Cette stratégie de développement global a largement fait ses preuves, puisque les ventes des magasins internationaux représentent 74 % des ventes totales, et que ce ratio est en constante progression. Est-il pour autant possible de la poursuivre à l’infini ? Un obstacle de taille pourrait s’y opposer : la structure centralisée d’Inditex, qui exige que tous les articles passent par les centres logistiques situés en Espagne. En effet, si ce système garantit la flexibilité de la production, il rallonge les délais et augmente les coûts d’approvisionnement des points de vente situés dans les régions les plus éloignées, comme l’Asie, l’Afrique et l’Amérique latine. Or ces zones, et en particulier l’Asie, sont précisément celles ou la concurrence dans le secteur textile se fait de plus en plus féroce.

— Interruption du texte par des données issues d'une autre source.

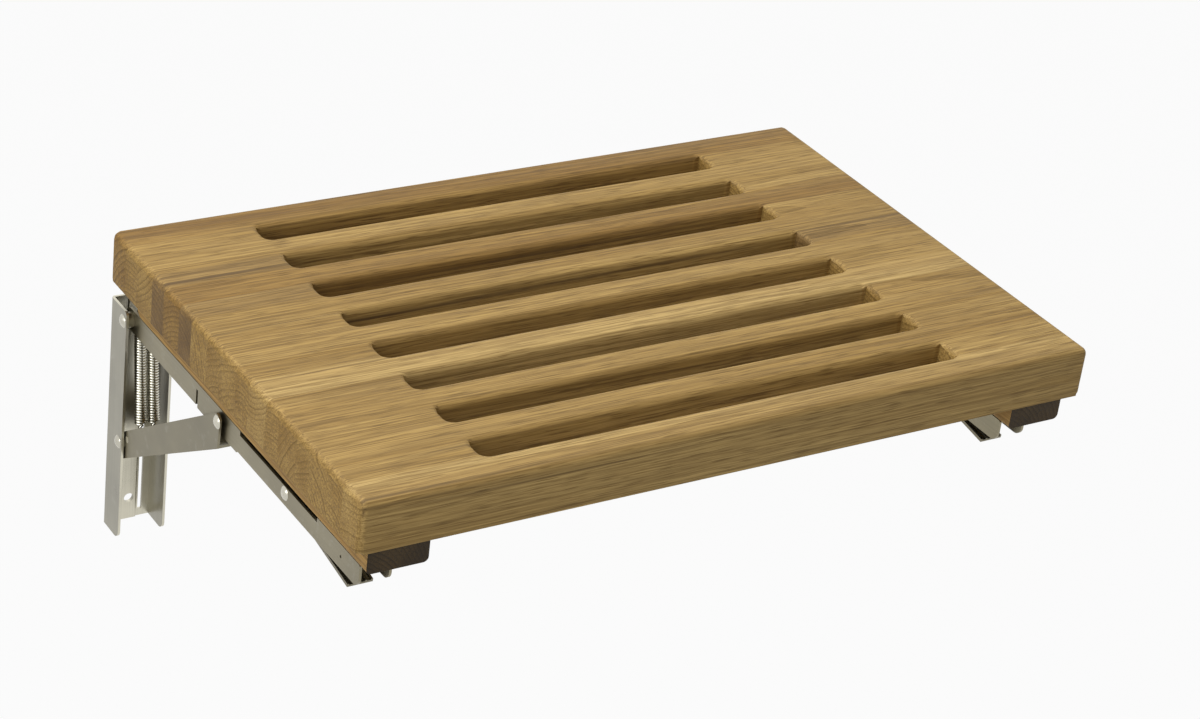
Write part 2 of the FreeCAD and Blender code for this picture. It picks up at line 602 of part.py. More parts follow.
def lever(side):
    under, upper = "-sizes.lever_plate_drop", "-sizes.lever_plate_drop + sizes.lever_wall"
    slope = "(tan(sizes.lever_droop) - sizes.tail_rise / sizes.lever_tail)"
    tail, finger = "sizes.lever_tail", "-sizes.lever_finger"
    nose = "(%s - sizes.latch_length)" % tail
    body = newBody(side + "_release_lever", x=SIDES[side], y=LEVER_Y, z=LEVER_Z, tilt="sizes.lever_droop")
    plate = sketch(body, side + "_lever_side", "YZ_Plane")
    addOutline(plate, [(finger, under), ("0", under), (tail, "%s - %s * %s" % (under, tail, slope)),
                       (tail, "%s - %s * %s + sizes.latch_rise" % (upper, tail, slope)),
                       (nose, "%s - %s * %s + sizes.latch_rise" % (upper, nose, slope)),
                       (nose, "%s - %s * %s" % (upper, nose, slope)), ("0", upper), (finger, upper)])
    pad(body, plate, "sizes.lever_width")
    ears = sketch(body, side + "_lever_ears", "YZ_Plane")
    addOutline(ears, box("-sizes.ear_reach", under, "sizes.ear_reach", "sizes.ear_rise"))
    pad(body, ears, "sizes.lever_width")
    between = sketch(body, side + "_ear_gap", "YZ_Plane")
    addOutline(between, [("-2 * sizes.ear_reach", upper), ("0", upper),
                         ("2 * sizes.ear_reach", "%s - 2 * sizes.ear_reach * %s" % (upper, slope)),
                         ("2 * sizes.ear_reach", "2 * sizes.ear_rise"), ("-2 * sizes.ear_reach", "2 * sizes.ear_rise")])
    pocket(body, between, "sizes.lever_width - 2 * sizes.lever_wall")
    roundOff(body, "sizes.ear_rise / 2", anyOf(crossEdge("-sizes.ear_reach", "sizes.ear_rise"),
                                               crossEdge("sizes.ear_reach", "sizes.ear_rise")))
    ribs = sketch(body, side + "_ribs", "XZ_Plane", lift="sizes.rib_start")
    count = int(number("sizes.rib_count"))
    pitch = "(sizes.lever_width - sizes.rib_width) / (sizes.rib_count - 1)"
    for i in range(count):
        left = "-sizes.lever_width / 2 + %d * %s" % (i, pitch)
        addOutline(ribs, box(left, "%s - sizes.lever_wall / 2" % upper, "%s + sizes.rib_width" % left,
                             "%s + sizes.rib_rise" % upper))
    pad(body, ribs, "sizes.lever_finger - sizes.rib_start", "One side")
    pierce(body, side + "_lever_pivot", [("0", "0", "sizes.lever_pin_width / 2 + sizes.pin_play")],
           "sizes.lever_width")
    return body


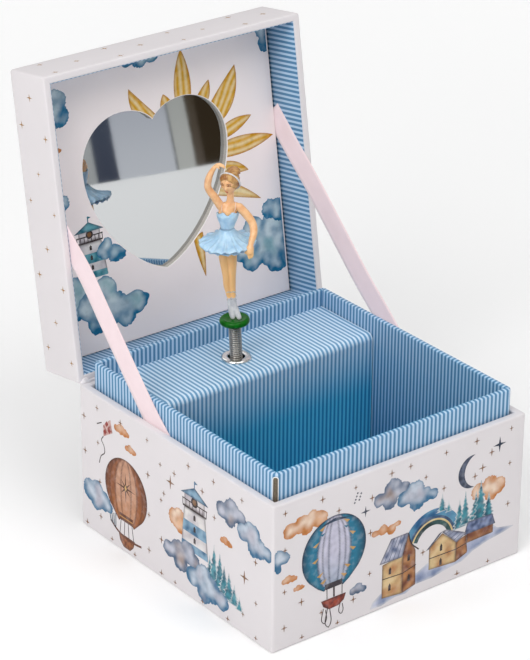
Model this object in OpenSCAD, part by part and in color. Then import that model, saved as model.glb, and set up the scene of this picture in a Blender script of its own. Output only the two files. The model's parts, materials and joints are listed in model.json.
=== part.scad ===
// Wind up music box with a folding ballerina, opened.
// Origin at the centre of the underside, +X to the right along the front, +Y to the back, +Z up.
// Lengths in mm.

/* [Case] */
// Width of the closed box, left to right
case_w = 110; // [96:1:140]
// Depth of the box, front to back
case_d = 110; // [104:1:140]
// Height of the case to its rim, without the neck
case_h = 55.3; // [54:0.1:75]
// Greyboard thickness of the case walls and floor
board_t = 2.5; // [2:0.1:3]
// Gap between the case wall and the neck strip, where the ribbons run
neck_gap = 0.6; // [0.4:0.1:1.2]
// Height of the neck strip above the rim
neck_rise = 9.2; // [6:0.1:10]
// Core thickness of the neck strip
neck_core = 1.6; // [1:0.1:2]

/* [Lid] */
// Outer depth of the lid
lid_h = 21.2; // [21:0.1:28]
// Rest angle of the open lid from closed
lid_open = 99; // [91:1:110]
// Thickness of the heart panel
panel_t = 2; // [1:0.1:2.5]
// Width of the heart cut-out
heart_w = 63; // [40:1:70]
// Ribbon width
ribbon_w = 10; // [10:0.5:12]

/* [Platform and figure] */
// How far the platform lies below the top of the neck
plat_drop = 6.5; // [5.5:0.1:7]
// Depth of the platform from the back of the neck to its front face
plat_depth = 29.5; // [28:0.1:34]
// Spring length between the eyelet and the stand
spring_len = 15; // [13:0.1:16]
// Outer diameter of the figure spring
spring_d = 4.15; // [3.8:0.05:4.6]
// Radius of the tutu
tutu_r = 9.4; // [7:0.1:9.6]

/* [Movement] */
// Gear module
gear_m = 0.4; // [0.36:0.01:0.42]
// Teeth on the great wheel
great_teeth = 50; // [46:4:54]
// Radius of the pinned cylinder to the pin tips
cyl_r = 6.5; // [6:0.1:6.8]
// Number of notes
notes = 18; // [12:1:18]

/* [Hidden] */
$fn = 48;

e = 0.01;
wrap_t = 0.2;
corner_r = 1.0;
hx = case_w / 2;
hy = case_d / 2;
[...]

Mais face à ce nouveau défi, le groupe demeure confiant : « nous avons suffisamment de capacité logistique pour les années à venir », affirme le département communication, qui annonce également une poursuite des investissements en matière de logistique « afin de continuer à livrer efficacement l’ensemble des magasins dans le monde ».

Chiffres-clés (au 1er janvier 2011)
9
enseignes commerciales
5 044
établissements, dont 710 franchisés, dans 77 pays
9
centres de distribution en Espagne
Une centaine
de sociétés liées aux activités de création de fabrication et de distribution
100 138
employés
30 000
modèles par an
12 527
euros de chiffres d’affaires, et un bénéfice net de 1 732 euros

Le tour de la chaîne de production en 15 jours
J-15 Création du modèle en s’inspirant des vêtements de luxe et des attentes des clients
J-13 Coupe informatisée dans une usine du groupe
J-5 Confection par un sous-traitant, finition dans une usine du groupe
J-3 Expédition depuis l’un des centres logistique espagnols, par camion ou avion.